>> Start EXTRACTED RECORDS
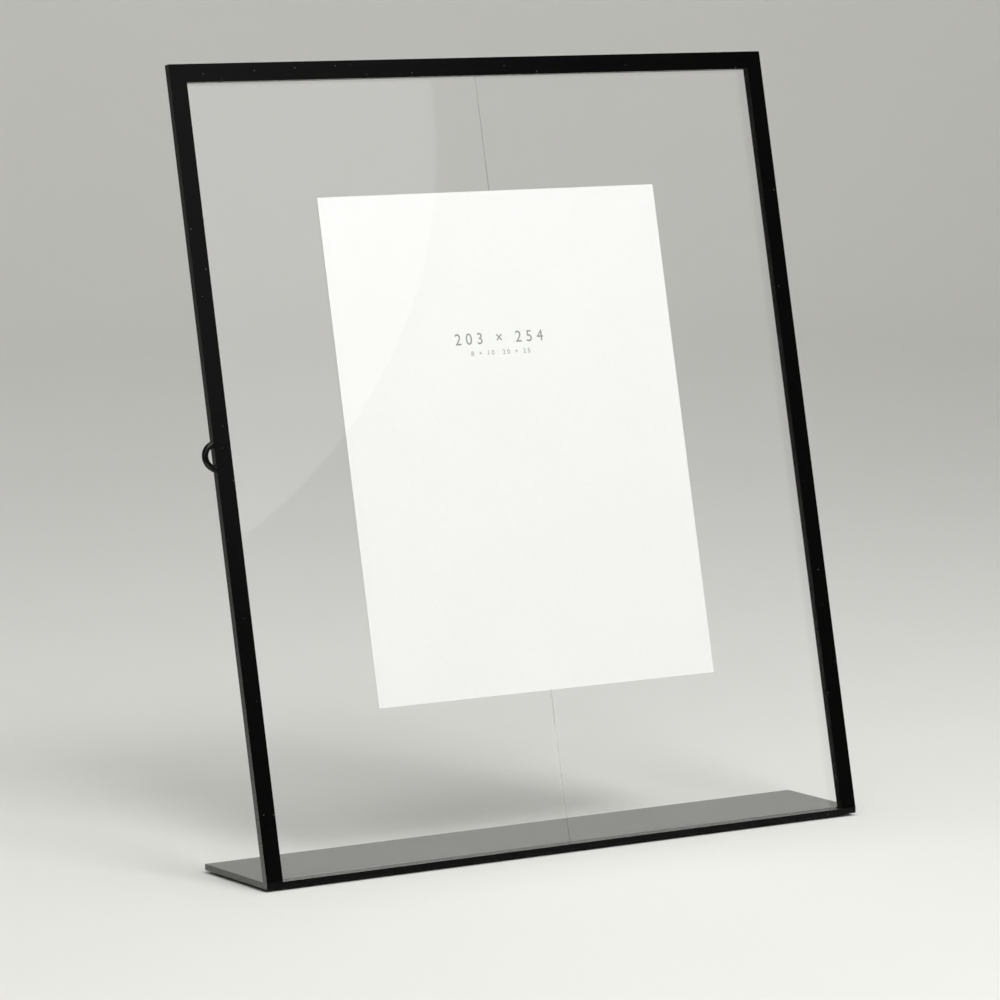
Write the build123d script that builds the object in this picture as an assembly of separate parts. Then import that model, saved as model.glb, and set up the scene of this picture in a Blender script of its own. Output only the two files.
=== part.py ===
from build123d import *
import math
import os

# A leaning photo frame: two thin panes hold a floating card behind a black metal arch of two
# stiles and a top rail, which stands on the front edge of a thin base plate. The left stile
# carries a pull ring: it pulls off sideways, and the panes then slide out to the left.
# Millimetres. +X runs to the right, +Y to the back and +Z up. The origin lies on the surface
# that the feet stand on, in the middle of the overall width and depth.

# Flat frame bars
frame_width = 357.0
face_height = 399.5
bar_width = 9.2
bar_depth = 3.8
bar_edge_radius = 0.2
lean_degrees = 12.7
mitre_gap = 0.1

# Strips behind each bar that make the slot for the panes: a spacer, then a keeper over it
spacer_inset = 2.5
spacer_width = 0.8
keeper_width = 4.5
keeper_thickness = 0.5
strip_edge_radius = 0.1

# Base plate and its feet
plate_depth = 59.0
plate_thickness = 3.0
plate_edge_radius = 0.12
foot_height = 1.4
foot_diameter = 10.0
foot_edge_radius = 0.4
foot_inset = 9.0

# Panes, the liners beside them and the card
glass_thickness = 1.2
liner_thickness = 1.6
glass_arris = 0.05
joint_offset = 1.8
joint_gap = 0.03
card_width = 203.2
card_height = 254.0
card_thickness = 0.22
card_offset = 1.0
card_lift = 6.9

# Running room
slot_clearance = 0.05
card_clearance = 0.04
plate_clearance = 0.1
liner_clearance = 0.1
tongue_clearance = 0.2

# Tongue inside the top of the loose stile
tongue_reach = 20.0
tongue_lead = 0.3

# Pull ring
ring_radius = 6.05
ring_wire = 3.2
ring_sink = 1.3
ring_lift = 7.6

# How far every cut runs past what it cuts
overrun = 1.0

# Worked out from the sizes above
lean_slope = math.tan(math.radians(lean_degrees))
lean_cosine = math.cos(math.radians(lean_degrees))
lean_sine = math.sin(math.radians(lean_degrees))
half_width = frame_width / 2
plate_top = foot_height + plate_thickness
pack_front = bar_depth + slot_clearance
card_front = pack_front + glass_thickness + card_clearance
back_pane_front = card_front + card_thickness + card_clearance
pack_back = back_pane_front + glass_thickness
slot_back = pack_back + slot_clearance
frame_depth = slot_back + keeper_thickness
slot_inset = spacer_inset + spacer_width
glass_inset = slot_inset + liner_thickness + liner_clearance
pane_edge = half_width - glass_inset
pane_bottom = pack_back * lean_slope + plate_clearance / lean_cosine
pane_top = face_height - glass_inset
card_middle = (pane_bottom + pane_top) / 2 + card_lift
ring_middle = face_height / 2 + ring_lift
tongue_tip = bar_width + tongue_reach - half_width
ring_reach = ring_radius + ring_wire / 2 - ring_sink
overall_depth = (face_height - spacer_inset) * lean_sine + frame_depth * lean_cosine

# Each kind of strip: its two edges, measured in from the bar's outer face, its front and back,
# and the radius of its long edges
keeper_reach = spacer_inset + keeper_width
strips = {
    "bar": ((0, bar_width), (0, bar_depth), bar_edge_radius),
    "spacer": ((spacer_inset, slot_inset), (bar_depth, slot_back), strip_edge_radius),
    "keeper": ((spacer_inset, keeper_reach), (slot_back, frame_depth), strip_edge_radius),
}


def block(x_limits, y_limits, z_limits):
    """A box between two limits along each axis."""
    corner = Pos(x_limits[0], y_limits[0], z_limits[0])
    size = [limits[1] - limits[0] for limits in (x_limits, y_limits, z_limits)]
    return corner * Box(*size, align=(Align.MIN, Align.MIN, Align.MIN))


def prism(points, plane, direction, length):
    """A flat outline drawn on a plane and pushed out along a direction."""
    outline = make_face(Polyline(*points, close=True))
    return extrude(plane * outline, amount=length, dir=direction)


def to_origin(piece):
    """Move a piece from the plate's front edge to the middle of the overall width and depth."""
    return Pos(ring_reach / 2, -overall_depth / 2, 0) * piece


def lean(piece):
    """Stand an upright piece on the plate's front edge and lean it back."""
    return to_origin(Pos(0, 0, plate_top) * Rot(X=-lean_degrees) * piece)


def upright_strip(strip, top_gap, foot_clearance):
    """A strip of the left stile: mitred at the top, its foot cut to the slope of the plate."""
    insets, depths, edge_radius = strip
    x_limits = [inset - half_width for inset in insets]
    length = block(x_limits, depths, (0, face_height))
    length = fillet(length.edges().filter_by(Axis.Z), radius=edge_radius)
    foot_rise = foot_clearance / lean_cosine
    front = [
        (-half_width, 0),
        (bar_width - half_width, 0),
        (bar_width - half_width, face_height - bar_width - top_gap),
        (-half_width, face_height - top_gap),
    ]
    side = [
        (0, foot_rise),
        (frame_depth, foot_rise + frame_depth * lean_slope),
        (frame_depth, face_height),
        (0, face_height),
    ]
    outer_face = Plane(origin=(-half_width, 0, 0), x_dir=(0, 1, 0), z_dir=(1, 0, 0))
    mitred = length & prism(front, Plane.XZ, (0, 1, 0), frame_depth)
    return mitred & prism(side, outer_face, (1, 0, 0), bar_width)


def left_strip(strip):
    """A strip of the loose stile, a hair clear of the rail and the plate."""
    return lean(upright_strip(strip, mitre_gap, plate_clearance))


def right_strip(strip):
    """A strip of the fixed stile, welded to the plate and the rail."""
    return lean(mirror(upright_strip(strip, 0, 0), about=Plane.YZ))


def top_strip(strip):
    """A strip of the top rail, mitred at both ends."""
    insets, depths, edge_radius = strip
    z_limits = (face_height - insets[1], face_height - insets[0])
    length = block((-half_width, half_width), depths, z_limits)
    length = fillet(length.edges().filter_by(Axis.X), radius=edge_radius)
    inner_edge = half_width - bar_width
    front = [
        (-half_width, face_height),
        (half_width, face_height),
        (inner_edge, face_height - bar_width),
        (-inner_edge, face_height - bar_width),
    ]
    return lean(length & prism(front, Plane.XZ, (0, 1, 0), frame_depth))


def base_plate():
    """The flat plate that reaches back from the foot of the frame."""
    plate = block((-half_width, half_width), (0, plate_depth), (foot_height, plate_top))
    return to_origin(fillet(plate.edges(), radius=plate_edge_radius))


def foot(side, row):
    """One glued foot; side is -1 for left and 1 for right, row is 0 for front and 1 for back."""
    x = side * (half_width - foot_inset)
    y = foot_inset + row * (plate_depth - 2 * foot_inset)
    to_floor = (Align.CENTER, Align.CENTER, Align.MIN)
    pad = Cylinder(foot_diameter / 2, foot_height, align=to_floor)
    pad = fillet(pad.edges().group_by(Axis.Z)[0], radius=foot_edge_radius)
    return to_origin(Pos(x, y, 0) * pad)


def pane(x_limits, front):
    """One pane with all its edges arrissed."""
    sheet = block(x_limits, (front, front + glass_thickness), (pane_bottom, pane_top))
    return lean(chamfer(sheet.edges(), length=glass_arris))


def photo_card():
    """The card that floats between the panes."""
    x_limits = (card_offset - card_width / 2, card_offset + card_width / 2)
    y_limits = (card_front, card_front + card_thickness)
    z_limits = (card_middle - card_height / 2, card_middle + card_height / 2)
    return lean(block(x_limits, y_limits, z_limits))


def slot_depths(clearance):
    """Front and back of a piece that lies in the slot between a bar and its keeper."""
    return (bar_depth + clearance, slot_back - clearance)


def side_liner():
    """The strip in the left slot, between the spacer and the edges of the panes."""
    x_limits = (slot_inset - half_width, slot_inset + liner_thickness - half_width)
    z_limits = (pane_bottom, face_height - bar_width)
    return block(x_limits, slot_depths(liner_clearance), z_limits)


def top_liner():
    """The strip in the rail's slot, from the end of the tongue to the right stile."""
    x_limits = (tongue_tip + liner_clearance, half_width - bar_width)
    z_limits = (face_height - slot_inset - liner_thickness, face_height - slot_inset)
    return lean(block(x_limits, slot_depths(liner_clearance), z_limits))


def stile_tongue():
    """The tongue fixed in the top of the loose stile, which slides into the rail over the panes."""
    x_limits = (slot_inset - half_width, tongue_tip)
    z_limits = (pane_top + tongue_clearance, face_height - slot_inset - tongue_clearance)
    bar = block(x_limits, slot_depths(tongue_clearance), z_limits)
    return lean(chamfer(bar.faces().sort_by(Axis.X)[-1].edges(), length=tongue_lead))


def pull_ring():
    """The half ring of round wire on the outer face of the left stile."""
    turned = Rot(X=90) * Torus(ring_radius, ring_wire / 2)
    ring = Pos(ring_sink - half_width, bar_depth / 2, ring_middle) * turned
    reach = ring_radius + ring_wire
    inside = block(
        (-half_width, -half_width + ring_sink + reach),
        (-overrun, bar_depth + overrun),
        (ring_middle - reach, ring_middle + reach),
    )
    return lean(ring - inside)


pieces = {
    "base_plate": base_plate(),
    "right_liner": lean(mirror(side_liner(), about=Plane.YZ)),
    "top_liner": top_liner(),
    "front_glass": pane((-pane_edge, pane_edge), pack_front),
    "back_glass_left": pane((-pane_edge, joint_offset - joint_gap / 2), back_pane_front),
    "back_glass_right": pane((joint_offset + joint_gap / 2, pane_edge), back_pane_front),
    "photo_card": photo_card(),
    "left_liner": lean(side_liner()),
    "stile_tongue": stile_tongue(),
    "pull_ring": pull_ring(),
}
for kind, strip in strips.items():
    pieces[f"left_{kind}"] = left_strip(strip)
    pieces[f"right_{kind}"] = right_strip(strip)
    pieces[f"top_{kind}"] = top_strip(strip)
for side_name, side in (("left", -1), ("right", 1)):
    for row_name, row in (("front", 0), ("back", 1)):
        pieces[f"foot_{row_name}_{side_name}"] = foot(side, row)

os.makedirs("parts", exist_ok=True)
for name, piece in pieces.items():
    export_step(piece, f"parts/{name}.step")
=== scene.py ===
import math

import bmesh
import bpy
from mathutils import Matrix, Vector


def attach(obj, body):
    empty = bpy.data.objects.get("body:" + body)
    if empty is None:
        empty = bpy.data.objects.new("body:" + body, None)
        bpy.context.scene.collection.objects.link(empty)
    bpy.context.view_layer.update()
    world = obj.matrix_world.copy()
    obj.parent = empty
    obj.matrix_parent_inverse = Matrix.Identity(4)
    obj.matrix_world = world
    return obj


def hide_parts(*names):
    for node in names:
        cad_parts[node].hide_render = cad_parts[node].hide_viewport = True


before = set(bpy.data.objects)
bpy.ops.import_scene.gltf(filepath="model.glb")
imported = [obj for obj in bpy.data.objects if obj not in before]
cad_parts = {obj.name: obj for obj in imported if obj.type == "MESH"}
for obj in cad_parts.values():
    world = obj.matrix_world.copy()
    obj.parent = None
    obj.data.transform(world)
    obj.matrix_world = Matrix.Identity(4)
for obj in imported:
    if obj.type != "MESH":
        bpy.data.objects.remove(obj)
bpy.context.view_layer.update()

# Looks of the leaning photo frame: black powder-coated metal, clear panes, a white card.
# Metres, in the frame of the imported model. Widths run along X, depths along Y, heights along Z.
MM = 0.001
QUARTER_TURN = math.pi / 2
FULL_TURN = 2 * math.pi
ACROSS, DEEP, UP = range(3)

# Camera, at the photograph's viewing angle
CAMERA_PLACE = (-1.3532, -2.0157, 0.4741)
CAMERA_TURN_DEGREES = 33.692
CAMERA_DROP_DEGREES = 7.066
CAMERA_ROLL_DEGREES = -0.036
CAMERA_LENS = 174.86
CAMERA_SENSOR = 36.0
CAMERA_NEAR = 0.05
CAMERA_FAR = 50.0

# Pull ring, and how its wire swells into the weld at each root
RING_RADIUS = 6.05 * MM
RING_WIRE = 3.2 * MM
RING_SINK = 1.3 * MM
RING_STEPS = 72
RING_SIDES = 28
WELD_SWELL_SHARE = 0.22
WELD_REACH = 0.9 * MM
MERGE_DISTANCE = 0.001 * MM

# Ribbed rubber liners in the slots behind the bars
RIB_COUNT = 3
RIB_DEPTH = 0.5 * MM
RIB_GROOVE = 0.3 * MM
LINER_EDGE_RADIUS = 0.12 * MM
LINER_EDGE_STEPS = 3

# Plain numbers printed on the card: text, height and drop of each line, and where the ink lies
NUMBER_LINES = (("203 × 254", 8.2 * MM, 0.0), ("8 × 10  20 × 25", 3.4 * MM, 5.8 * MM))
NUMBERS_SHIFT = -4.6 * MM
NUMBERS_SPACING_SHARE = 1.6
NUMBERS_DROP_SHARE = 0.305
INK_THICKNESS = 0.008 * MM
INK_CLEARANCE = 0.004 * MM

# A detail's least and full share, and the values of noise between which most details run
FULL_SHARES = (0.0, 1.0)
NOISE_SPAN = (0.3, 0.7)
TONE_SPAN = (0.35, 0.7)

# Powder coat: gloss and colours, on the bars, the plate and the ring
COAT_ROUGHNESS = 0.19
COAT_GLOSS_TINT = (0.24, 0.24, 0.236)
COAT_SHEEN = 0.1
COAT_SHEEN_ROUGHNESS = 0.3
COAT_DARK = (0.0012, 0.0012, 0.0012)
COAT_LIGHT = (0.0026, 0.0026, 0.0025)
COAT_MARK = (0.16, 0.16, 0.15)
PLATE_ROUGHNESS = 0.15
PLATE_GLOSS_TINT = (0.0, 0.0, 0.0)
PLATE_FILM_SHARE = 1.0
FILM_IOR = 1.13
RING_GLOSS_TINT = (0.25, 0.25, 0.245)

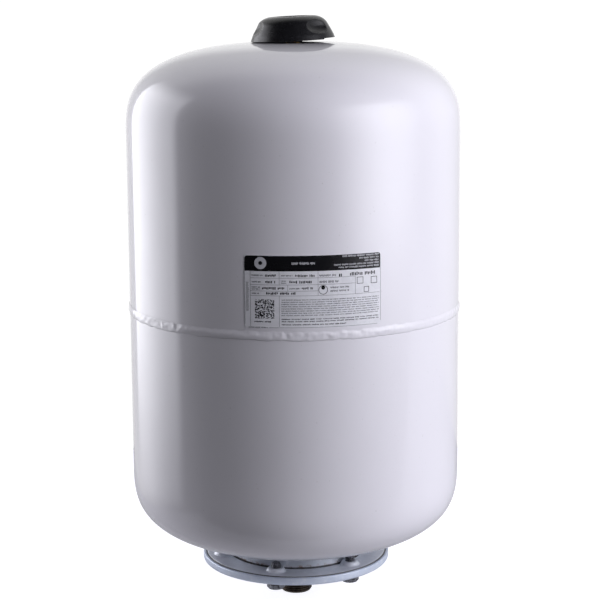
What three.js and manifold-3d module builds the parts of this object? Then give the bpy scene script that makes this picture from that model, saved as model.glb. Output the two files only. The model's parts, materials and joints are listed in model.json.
>> End EXTRACTED RECORDS
• **TASK INSTRUCTIONS**
Exactly and only the lines from the line with "for side_name, side" to the line with "obj.parent = empty", both included, are to be printed.

• **RESULT OF THIS EXERCISE**
for side_name, side in (("left", -1), ("right", 1)):
    for row_name, row in (("front", 0), ("back", 1)):
        pieces[f"foot_{row_name}_{side_name}"] = foot(side, row)

os.makedirs("parts", exist_ok=True)
for name, piece in pieces.items():
    export_step(piece, f"parts/{name}.step")
=== scene.py ===
import math

import bmesh
import bpy
from mathutils import Matrix, Vector


def attach(obj, body):
    empty = bpy.data.objects.get("body:" + body)
    if empty is None:
        empty = bpy.data.objects.new("body:" + body, None)
        bpy.context.scene.collection.objects.link(empty)
    bpy.context.view_layer.update()
    world = obj.matrix_world.copy()
    obj.parent = empty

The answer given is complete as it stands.